XMRV may also have a distinct geographical distribution. For example, in prostate cancer patients, XMRV has been detected in North America while not detected in European subjects. Two of the negative CFS studies were performed in the United Kingdom (Erlwein, 2010; Groom, 2010), where patient selection is different than in the USA.

Finally, the negative papers may have used diagnostic methods to detect XMRV that were either different or deficient.

To help resolve this quandary, Glaxo Smith Kline, a pharmaceutical firm in Research Triangle Park, NC, has funded a new study that will evaluate CFS patients with characteristics similar to the Science paper.
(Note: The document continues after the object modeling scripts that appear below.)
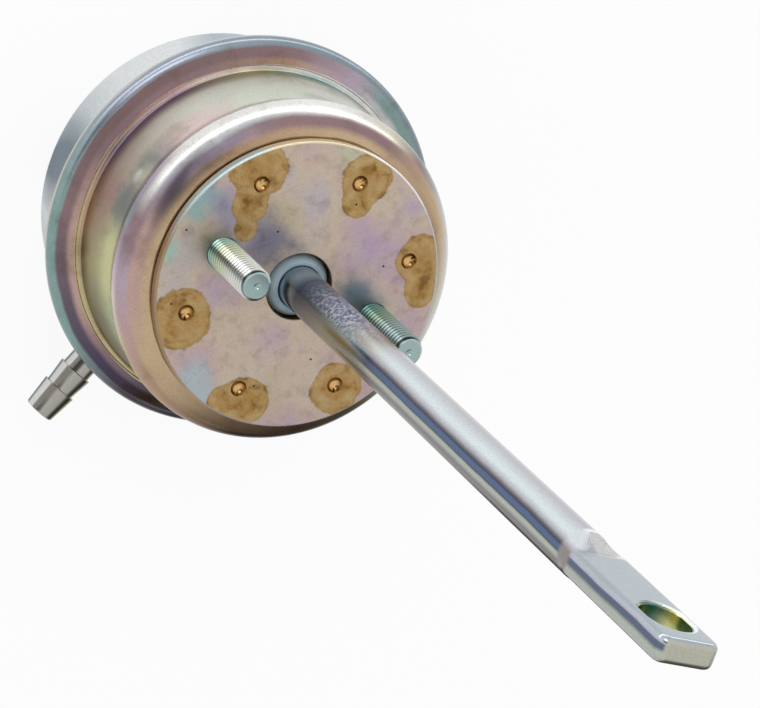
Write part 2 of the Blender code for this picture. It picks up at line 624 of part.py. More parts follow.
make_rear_cap()
make_hose_barb()
make_front_can()
make_mounting_plate()
make_stud("stud_left", -1)
make_stud("stud_right", 1)
make_guide_bush()
make_rod_seal()
make_bush_retainer()
make_spring_seat()
make_spring()
make_diaphragm()
make_diaphragm_retainer()
make_piston()
make_piston_washer()
make_rod()
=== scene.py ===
from math import cos, pi, radians, sin

import bmesh
import bpy
from mathutils import Matrix, Vector


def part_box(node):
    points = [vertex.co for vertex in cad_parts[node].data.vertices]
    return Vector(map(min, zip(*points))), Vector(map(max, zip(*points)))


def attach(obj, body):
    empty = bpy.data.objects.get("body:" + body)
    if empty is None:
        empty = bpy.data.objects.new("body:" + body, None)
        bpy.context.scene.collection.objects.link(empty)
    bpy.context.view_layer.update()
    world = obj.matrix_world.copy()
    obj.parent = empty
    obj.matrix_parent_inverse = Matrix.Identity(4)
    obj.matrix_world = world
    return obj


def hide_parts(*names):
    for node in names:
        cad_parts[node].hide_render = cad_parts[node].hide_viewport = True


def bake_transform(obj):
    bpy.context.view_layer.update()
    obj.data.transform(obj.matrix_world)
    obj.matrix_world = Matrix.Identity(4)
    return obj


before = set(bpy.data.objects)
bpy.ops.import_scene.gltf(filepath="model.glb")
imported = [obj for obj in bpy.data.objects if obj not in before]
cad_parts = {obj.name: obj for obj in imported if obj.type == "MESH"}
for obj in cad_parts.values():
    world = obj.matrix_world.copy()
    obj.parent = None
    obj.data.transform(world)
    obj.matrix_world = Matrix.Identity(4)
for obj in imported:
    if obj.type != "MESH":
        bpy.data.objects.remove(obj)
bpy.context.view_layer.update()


# The rear cap is the pressure side of the can: deep-drawn mild steel sheet, barrel-plated with
# clear (blue) zinc. Its flange is hidden inside the front can's rolled rim. Its wall isn't pierced
# here for the hose barb, whose collar covers the hole.
MM = 0.001
CAP_WALL = 33.45 * MM
CAP_CORNER = 3.0 * MM
CAP_BEND = 0.65 * MM
CAP_SHEET = 0.9 * MM
CAP_RIM = 37.3 * MM
CAP_FLANGE = 22.1 * MM
CAP_GROOVE = 21.1 * MM
GROOVE_OUTSIDE = 35.5 * MM
GROOVE_SLOPE = 0.5 * MM
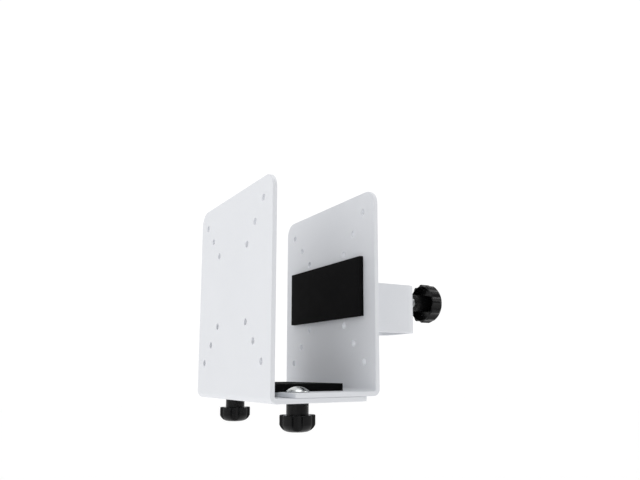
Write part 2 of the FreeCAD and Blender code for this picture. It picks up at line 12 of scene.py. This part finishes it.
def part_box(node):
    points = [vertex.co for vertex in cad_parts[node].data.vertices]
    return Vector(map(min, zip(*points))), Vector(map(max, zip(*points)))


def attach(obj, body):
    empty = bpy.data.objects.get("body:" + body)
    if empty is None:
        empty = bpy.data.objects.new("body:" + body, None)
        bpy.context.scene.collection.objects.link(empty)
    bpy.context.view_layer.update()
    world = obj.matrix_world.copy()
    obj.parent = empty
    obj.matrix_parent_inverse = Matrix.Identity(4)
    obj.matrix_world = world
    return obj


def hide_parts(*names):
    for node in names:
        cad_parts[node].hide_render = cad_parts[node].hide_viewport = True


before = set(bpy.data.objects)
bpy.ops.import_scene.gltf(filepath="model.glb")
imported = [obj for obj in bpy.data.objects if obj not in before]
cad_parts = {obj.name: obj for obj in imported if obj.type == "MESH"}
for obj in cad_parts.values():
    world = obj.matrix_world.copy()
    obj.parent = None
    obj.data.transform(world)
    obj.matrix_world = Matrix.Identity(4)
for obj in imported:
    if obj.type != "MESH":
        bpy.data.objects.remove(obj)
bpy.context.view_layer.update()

MM = 0.001
MM_A_METRE = 1000.0
WHITE = (1, 1, 1, 1)

# The sRGB curve: a straight part up to the knee, a power above it
SRGB_KNEE = 0.04045
SRGB_SLOPE = 12.92
SRGB_OFFSET = 0.055
SRGB_POWER = 2.4
FULL_CHANNEL = 255

# Sockets of the mix node when it mixes colours, and the range that noise seldom leaves
MIX_FACTOR, MIX_FIRST, MIX_SECOND, MIX_COLOUR = 0, 6, 7, 2
NOISE_LOW = 0.3
NOISE_HIGH = 0.7

# Spacing of the wave texture's rings at scale 1
WAVE_SPACING = math.pi / 10

# Camera, in the frame of the object: low, in front of the bay and to its left, looking a little up
CAMERA_AT = Vector((-0.26503, -0.38879, -0.04578))
CAMERA_YAW = math.radians(31.48)
CAMERA_PITCH = math.radians(8.81)
CAMERA_ROLL = math.radians(-0.20)
CAMERA_LENS = 34.7
CAMERA_SHIFT = (-0.0345, 0.055)
CAMERA_SENSOR = 36.0
CAMERA_CLIP = 0.01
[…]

CFS patients known to have XMRV from the Science paper will be used as a positive control. This study is designed to estimate the prevalence of XMRV in CFS subjects (selected by the modified Fukuda criteria and the Canadian criteria) and healthy control subjects.

Ethics board approval is pending, but we expect this study to begin shortly. GSK will obtain specimens for this study from Hunter-Hopkins Center as well as Drs. Klimas (Miami), Bateman (Salt Lake) and Gluckman (Philadelphia) in order to sample subjects from diverse geographic locations. Samples will be provided anonymously by the new SolveCFS BioBank, recently funded by the CFIDS Association.

So far no one has been able to corroborate the Whittemore-Peterson results, but we remain hopeful that by choosing the right subjects and the right techniques, GSK will be able to confirm Dr. Peterson’s findings. Then work can begin to understand how XMRV affects PWCs, and how we could possibly treat it.